» Objective
Exactly the lines from the start of the data through the line containing "return points[np.unique(cells, axis=0, return_index=True)[1]]" should be output, with both ends kept and nothing added.

» Data shown

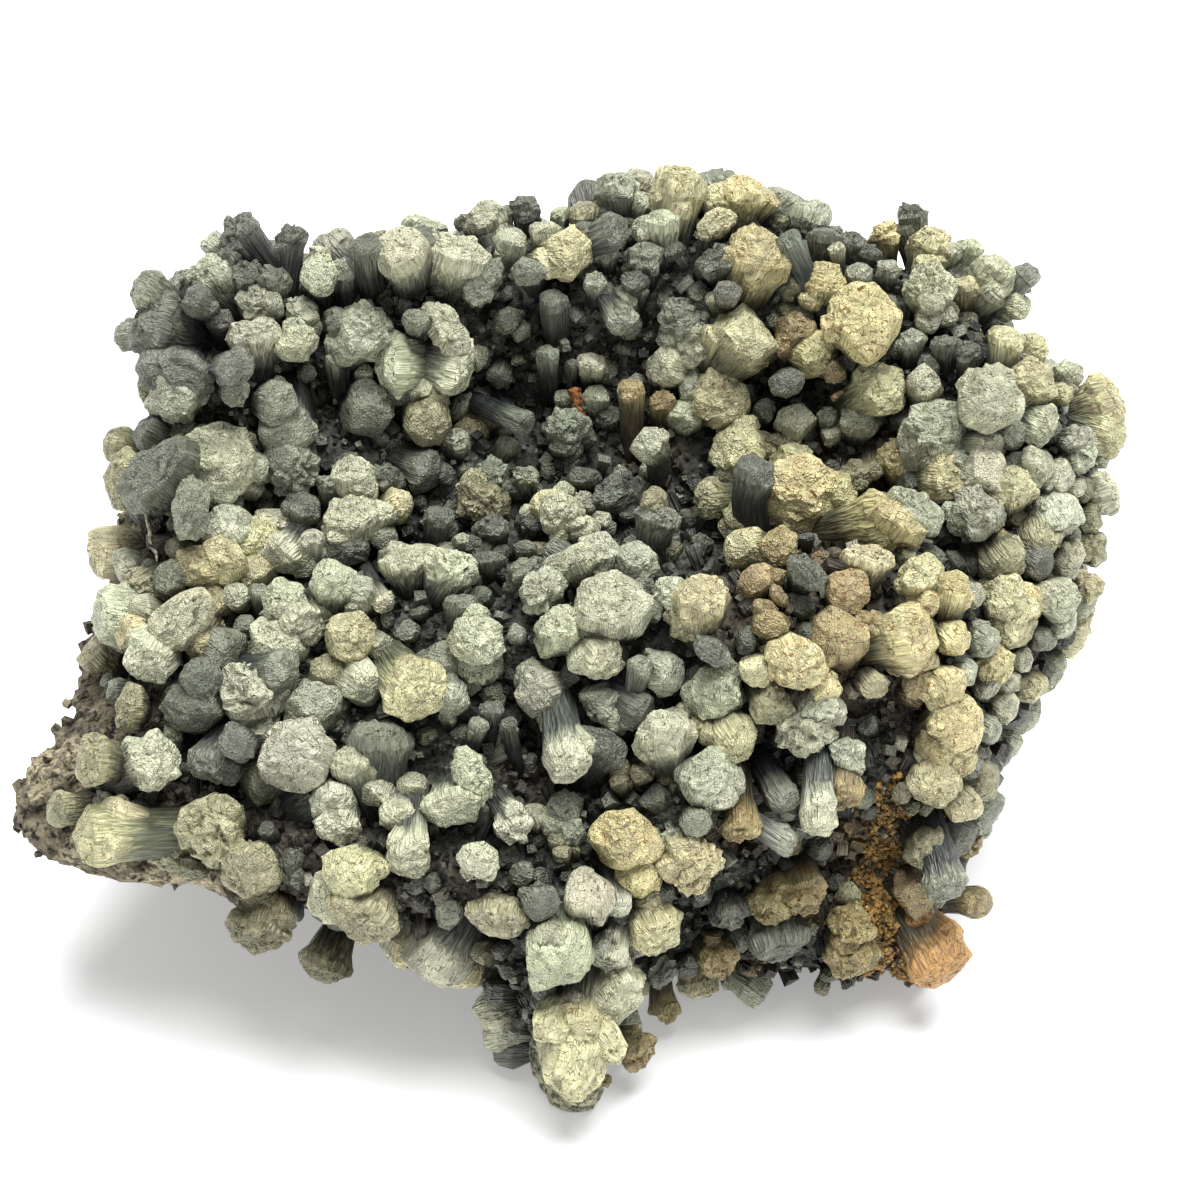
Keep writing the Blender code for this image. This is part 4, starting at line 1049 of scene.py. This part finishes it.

# The bundles that the picture doesn't show one by one: small dark ones between the others, their
# darkness partly painted shade, and the coat of large and small ones on the back, the sides and the
# underside, grown just like them.
# Each stands on the crust about square to it, one in each cell of a coarse grid.
DARK_HOLLOWS = [(39, 13, 4), (9.5, 49, 4), (34.5, 25, 4), (-1, 65, 5), (41, -3, 5)]
HIDDEN_CELL = 6.2  # the cells of the coat that isn't in sight
BETWEEN_CELL = 3.3
BETWEEN_SHARE = 0.46  # how many of the cells between the others have a bundle
DARKER_AS_PAINTED_SHADE = {"g": "G", "e": "G", "Y": "G", "y": "t", "w": "G", "p": "t", "b": "G", "o": "G", "t": "G"}


def one_a_cell(points, size, rng):
    """A random one of the points in each cube of that size."""
    points = points[rng.permutation(len(points))]
    cells = np.floor(points / size).astype(int)
    return points[np.unique(cells, axis=0, return_index=True)[1]]


def in_sight(points):
    """Whether the body itself leaves each point in the camera's sight, to within 4 mm."""
    sight = points - EYE
    length = np.linalg.norm(sight, axis=1)
    met = walk_in(unit(sight), 0.0)
    return np.linalg.norm(met - EYE, axis=1) > length - 4.0


def grown_on(spots, width, lift, looks, rng):
    """Bundles on the crust near some spots: each cap stands `lift` out, roughly square to the body."""
    normals = body_normals(spots)
    caps = spots + (lift - body_distance(spots))[:, None] * normals
    axes = unit(normals + rng.normal(0, 0.32, spots.shape))
    return rooted(caps, axes, width, looks)


def clear_of(bundles, others, share):
    """Keeps bundles whose caps aren't within a share of the joint width of another's, nor low down."""
    gaps = np.linalg.norm(bundles["cap"][:, None] - others["cap"][None], axis=-1)
    joint = 0.5 * (bundles["width"][:, None] + others["width"][None])
    return some_of(bundles, (gaps > share * joint).all(axis=1) & (bundles["cap"][:, 2] > 1.5))


fill_rng = np.random.default_rng(77)
spots = one_a_cell(druse_points, HIDDEN_CELL, fill_rng)
spots = spots[~in_sight(spots)]
width = fill_rng.uniform(3.6, 7.2, len(spots))
tones = fill_rng.choice(list("ggeeGYYdt"), len(spots))
looks = [tone + kind for tone, kind in zip(tones, fill_rng.choice(list("ccmmffkn"), len(spots)))]
hidden = clear_of(grown_on(spots, width, 0.35 * width, looks, fill_rng), seen, 0.75)
bundle_halves("bundles_behind", hidden, middle=8, rows=12, columns=15, seed=40)

spots = one_a_cell(druse_points, BETWEEN_CELL, fill_rng)
shown = in_sight(spots)
bare = near_spots(spots, DARK_HOLLOWS + OCHRE_SPOTS + PALE_SPOTS) > 0.5
kept = np.where(shown, ~bare, near_spots(spots, PALE_SPOTS) < 0.3)
kept = kept & (fill_rng.uniform(0, 1, len(spots)) < BETWEEN_SHARE)
spots, shown = spots[kept], shown[kept]
width = fill_rng.uniform(1.7, 3.6, len(spots))
nearest = np.argmin(np.linalg.norm(spots[:, None] - seen["cap"][None], axis=-1), axis=1)

# Most take a darker tone than their nearest neighbour's, a painted shade between the large bundles; one
# random number gives tone and kind
looks = []
for is_shown, near, odd in zip(shown, nearest, fill_rng.uniform(0, 1, len(spots))):
    tone = seen["look"][near][0] if is_shown else "gGedt"[int(5 * odd)]
    tone = DARKER_AS_PAINTED_SHADE.get(tone, tone) if odd < 0.78 else tone
    looks.append(tone + "ckfnfscs"[int(797 * odd) % 8])
lift = np.where(shown, fill_rng.uniform(-1.3, 0.5, len(spots)), 0.8)
small = clear_of(grown_on(spots, width, lift, looks, fill_rng), seen, 0.45)
small = clear_of(small, hidden, 0.5)
bundle_halves("bundles_between", small, middle=4, rows=9, columns=9, seed=41)

# Single crystals. Square-cut blocks and stubby prisms stud the ground between the bundles, and
# grains of a few tenths of a millimetre lie between those. Each is a box with its corners pushed
# about, with painted shade: dark at its foot, paler on top and darker near the ground.
BOX = np.array(list(itertools.product((-1, 1), repeat=3)), float)
BOX_FACES = np.array([(0, 1, 3, 2), (4, 6, 7, 5), (0, 4, 5, 1), (2, 3, 7, 6), (0, 2, 6, 4), (1, 5, 7, 3)])

# For each kind: the size of the cells that have one, its least and greatest size, its length over
# its width, and how far it stands out
DRUSE_CRYSTALS = {"blocks": (2.1, 0.6, 1.6, 1.8, 0.2), "grains": (1.35, 0.35, 0.95, 1.2, 0.1)}


def crystal_piece(name, middles, sizes, long, colours, stain, rng, on_rock=False):
    """Boxes at the middles: corners (+-1, +-1, +-long) by half the size, each pushed about.

    The long axis stands about square to the ground there, turned off it by a random tilt.
    """
    n = len(middles)
    up = unit(body_normals(middles) + rng.normal(0, 2.0 if on_rock else 0.45, (n, 3)))
    side = unit(np.cross(up, rng.normal(0, 1, (n, 3))))
    turn = np.stack([side, np.cross(up, side), up], axis=1)
    shape = rng.uniform(0.7, 1.1, n), rng.uniform(0.7, 1.1, n), long * rng.uniform(0.7, 1.3, n)
    own = BOX * (np.stack(shape, axis=1) * sizes[:, None] / 2)[:, None]
    own = own + rng.normal(0, 0.05, (n, 8, 3)) * sizes[:, None, None]
    points = middles[:, None] + np.einsum("nij,nkj->nki", turn.transpose(0, 2, 1), own)
    points[..., 2] = np.maximum(points[..., 2], TABLE_GAP)
    faces = (8 * np.arange(n)[:, None, None] + BOX_FACES).reshape(-1, 4)
    piece = make_piece(name, points.reshape(-1, 3), [faces], smooth=False)
    # Painted shade: lower corners at 0.35, and every corner darker the nearer the ground
    shade = np.where(BOX[:, 2] > 0, 1.0, 0.35) * np.clip(0.75 + 0.22 * body_distance(points), 0.25, 1.0)
    give(piece, "tint", (colours[:, None] * shade[..., None]).reshape(-1, 3))
    give(piece, "own", (own + 40.0 * rng.uniform(0, 1, (n, 1, 3))).reshape(-1, 3))
    give(piece, "stain", np.repeat(stain, 8))
    give(piece, "cap", np.full(8 * n, 0.8))
    if on_rock:
        fit(piece, ROCK_MATERIAL, "matrix")
    else:
        fit(piece, BUNDLE_MATERIAL, "prehnite")


grain_rng = np.random.default_rng(91)
for name, (cell, least, greatest, long, lift) in DRUSE_CRYSTALS.items():
    middles = one_a_cell(druse_points + grain_rng.normal(0, 0.35, druse_points.shape), cell, grain_rng)
    middles = middles[grain_rng.uniform(0, 1, len(middles)) < np.where(in_sight(middles), 0.75, 0.1)]
    bare = PALE_SPOTS + SAND_SPOTS if name == "blocks" else PALE_SPOTS
    middles = middles[near_spots(middles, bare) < 0.3]
    middles = middles + lift * body_normals(middles)
    sizes = least + (greatest - least) * grain_rng.uniform(0, 1, len(middles)) ** 1.6
    pale = grain_rng.uniform(0, 1, (len(middles), 1)) ** 1.8
    colours = druse_tints(middles) * (0.5 + 1.2 * pale) + linear(200, 202, 180) * 0.9 * pale**3
    rusty = 0.6 * near_spots(middles, OCHRE_SPOTS + RUST_SPOTS)
    crystal_piece(f"druse_{name}", middles, sizes, long, colours, rusty, grain_rng)

# Sand. Ochre grit has been washed down the lower right of the crust, and sticks there in a band.
# The grains are single boxes a few tenths of a millimetre wide, set close on the ground.
SAND_CELL = 0.42
SAND_TRIES = 10  # how many random places round each ground point a grain may take
sand = np.repeat(druse_points[near_spots(druse_points, SAND_SPOTS) > 0.1], SAND_TRIES, axis=0)
sand = one_a_cell(sand + grain_rng.normal(0, 0.5, sand.shape), SAND_CELL, grain_rng)
sand = sand[near_spots(sand, SAND_SPOTS) > grain_rng.uniform(0.2, 1.0, len(sand))]
sand = sand[in_sight(sand)]
sand = sand - (crust_distance(sand) - 0.1)[:, None] * body_normals(sand)
sizes = grain_rng.uniform(0.25, 0.6, len(sand))
yellow = grain_rng.uniform(0, 1, (len(sand), 1))
# Painted light: the sand's colours are raised 1.8 times, to lift it out of the shade of its hollow and of
# its boxes' painted shade
sand_colours_lifted_as_painted_light = 1.8 * mixed(linear(132, 112, 70), linear(220, 166, 84), yellow)
crystal_piece("ochre_sand", sand, sizes, 1.0, sand_colours_lifted_as_painted_light, 0 * sizes, grain_rng)

# Rootlets. Thin dead roots have grown into two cracks of the crust, and a pale one lies on its left
# edge. Each is a tube along a bent line over the crystals, knotty and thinner towards its end.

# For each: its bends (across and up the picture, mm), its radius at the two ends, and its colour
ROOTLETS = {
    "rootlet_brown": (
        ((-0.8, 58.6), (-0.3, 57.2), (-0.5, 56.2), (0.3, 55.0), (0.7, 54.0)), 0.75, 0.2, (142, 90, 46)
    ),
    "rootlet_beige": (((31.6, 57.0), (32.2, 57.5), (33.1, 58.1)), 0.4, 0.25, (196, 158, 128)),
    "rootlet_pale": (
        ((-54.8, 44.2), (-54.0, 42.0), (-53.9, 39.5), (-52.8, 37.0)), 0.28, 0.16, (206, 198, 172)
    ),
}
ROOTLET_STAND = 2.6  # how far over the body they lie
ROOTLET_RINGS = 26
ROOTLET_SIDES = 8


def rootlet(name, path, thick, thin, colour):
    """A tube: rings of points round a line that is walked in to lie just over the body."""
    bends = walk_in(sight_lines(*np.array(path).T), ROOTLET_STAND)
    share = np.linspace(0, len(bends) - 1, ROOTLET_RINGS)
    line = np.stack([np.interp(share, np.arange(len(bends)), values) for values in bends.T], axis=1)
    line = line + 0.25 * np.stack([lattice_noise(line + 7.0 * k, 1.1, 51) for k in range(3)], axis=1)
    along = unit(np.gradient(line, axis=0))
    side = unit(np.cross(along, TOWARDS_EYE))
    radius = np.linspace(thick, thin, ROOTLET_RINGS) * (1 + 0.25 * lattice_noise(line, 0.7, 52))
    radius[[0, -1]] *= 0.3
    turns = np.linspace(0, 2 * math.pi, ROOTLET_SIDES, endpoint=False)[:, None]
    ring = np.cos(turns) * side[:, None] + np.sin(turns) * np.cross(side, along)[:, None]
    tube = line[:, None] + radius[:, None, None] * ring
    points = np.concatenate([tube.reshape(-1, 3), line[:1], line[-1:]])
    rings = np.arange(ROOTLET_RINGS * ROOTLET_SIDES).reshape(ROOTLET_RINGS, ROOTLET_SIDES)
    after = np.roll(rings, -1, axis=1)
    quads = np.stack([rings[:-1], rings[1:], after[1:], after[:-1]], axis=-1).reshape(-1, 4)
    first = np.full(ROOTLET_SIDES, rings.size)
    start_fan = np.stack([after[0], first, rings[0]], axis=1)
    end_fan = np.stack([rings[-1], first + 1, after[-1]], axis=1)
    piece = make_piece(name, points, [quads, start_fan, end_fan])
    give(piece, "tint", linear(*colour) * (0.7 + 0.3 * lattice_noise(points, 0.5, 53))[:, None])
    fit(piece, DRUSE_MATERIAL, "prehnite")


for name, values in ROOTLETS.items():
    rootlet(name, *values)

# Chips. The bare rock broke into angular splinters and crumbs that still sit on it, wherever the
# druse doesn't cover it. They are flat boxes of the rock's own colours, turned any way.
CHIP_CELL = 2.2
chips = one_a_cell(rock_points, CHIP_CELL, grain_rng)
chips = chips[(crust_distance(chips) > 0.2) & (chips[:, 2] > 0.8)]
chips = chips[body_normals(chips)[:, 2] > -0.2]
sizes = 0.35 + 1.5 * grain_rng.uniform(0, 1, len(chips)) ** 3
chip_colours = 1.25 * rock_tints(chips)
crystal_piece("rock_chips", chips, sizes, 0.7, chip_colours, 0 * sizes, grain_rng, on_rock=True)

# The floor is a plain pale sheet that glows faintly itself. The light is that of a light tent: the
# same from all round, with one broad soft lamp above, a sun whose disc is 45 degrees across.
FLOOR_HALF = 3000.0
floor_material, floor_tree, floor_shader = new_material("pale_floor")
floor_shader.inputs["Base Color"].default_value = (0.97, 0.97, 0.97, 1)
floor_shader.inputs["Roughness"].default_value = 0.7
floor_shader.inputs["Emission Color"].default_value = (1, 1, 1, 1)
floor_shader.inputs["Emission Strength"].default_value = 0.3
floor_points = FLOOR_HALF * np.array([(-1, -1, 0), (1, -1, 0), (1, 1, 0), (-1, 1, 0)])
floor = make_piece("floor", floor_points, [np.array([[0, 1, 2, 3]])])
floor.data.materials.append(floor_material)

world = bpy.data.worlds.new("light_tent")
world.use_nodes = True
background = world.node_tree.nodes["Background"]
background.inputs["Color"].default_value = (1, 1, 1, 1)
seen_by_camera = add_node(world.node_tree, "ShaderNodeLightPath").outputs["Is Camera Ray"]
strength = ramp(world.node_tree, seen_by_camera, 0.0, 1.0, 0.42, 1.0)
world.node_tree.links.new(strength, background.inputs["Strength"])
world.cycles.sampling_method = "NONE"
bpy.context.scene.world = world
bpy.context.scene.view_settings.view_transform = "Standard"
bpy.context.scene.cycles.max_bounces = 1


def aim(item, place, target):
    """Puts a lamp or camera at a place, looking at a target; both in mm."""
    item.location = Vector((place + PLACE_SHIFT) * MM)
    item.rotation_euler = Vector(target - place).to_track_quat("-Z", "Y").to_euler()
    bpy.context.scene.collection.objects.link(item)


lamp = bpy.data.lights.new("lamp_above", "SUN")
lamp.energy = 4.6
lamp.angle = math.radians(45.0)
aim(bpy.data.objects.new("lamp_above", lamp), np.array((70.0, 60.0, 640.0)), np.array((0.0, 0.0, 35.0)))

camera = bpy.data.cameras.new("camera")
camera.sensor_width = 36.0
camera.lens = 96.0
camera.clip_start = 0.01
eye = bpy.data.objects.new("camera", camera)
aim(eye, EYE, VIEW_MIDDLE[0] * ACROSS + VIEW_MIDDLE[1] * UP)
bpy.context.scene.camera = eye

» Exercise solution
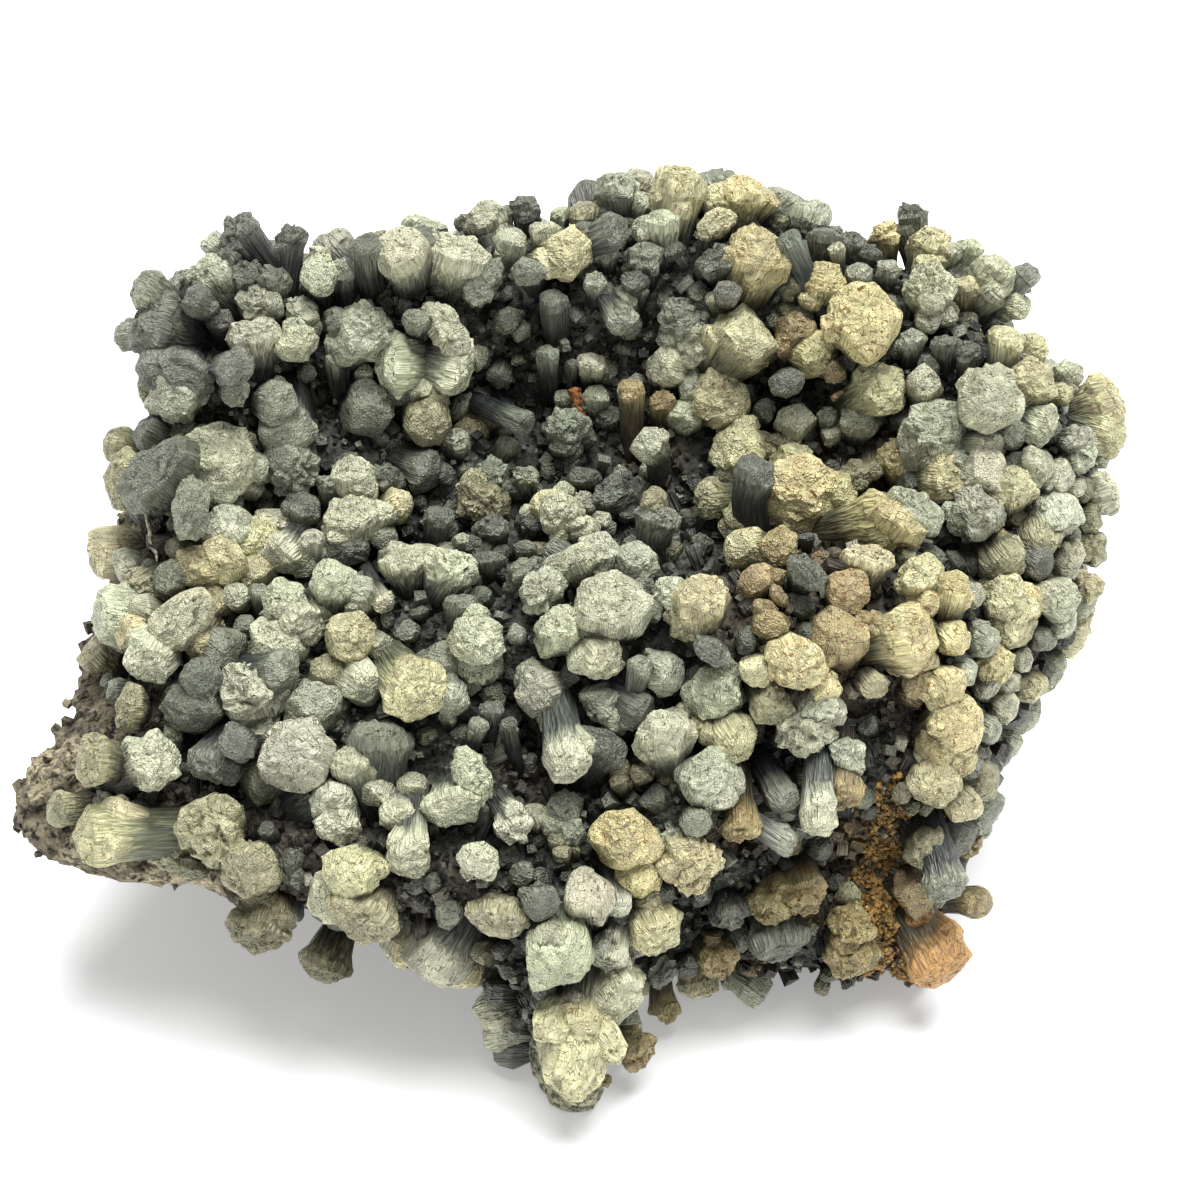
Keep writing the Blender code for this image. This is part 4, starting at line 1049 of scene.py. This part finishes it.

# The bundles that the picture doesn't show one by one: small dark ones between the others, their
# darkness partly painted shade, and the coat of large and small ones on the back, the sides and the
# underside, grown just like them.
# Each stands on the crust about square to it, one in each cell of a coarse grid.
DARK_HOLLOWS = [(39, 13, 4), (9.5, 49, 4), (34.5, 25, 4), (-1, 65, 5), (41, -3, 5)]
HIDDEN_CELL = 6.2  # the cells of the coat that isn't in sight
BETWEEN_CELL = 3.3
BETWEEN_SHARE = 0.46  # how many of the cells between the others have a bundle
DARKER_AS_PAINTED_SHADE = {"g": "G", "e": "G", "Y": "G", "y": "t", "w": "G", "p": "t", "b": "G", "o": "G", "t": "G"}


def one_a_cell(points, size, rng):
    """A random one of the points in each cube of that size."""
    points = points[rng.permutation(len(points))]
    cells = np.floor(points / size).astype(int)
    return points[np.unique(cells, axis=0, return_index=True)[1]]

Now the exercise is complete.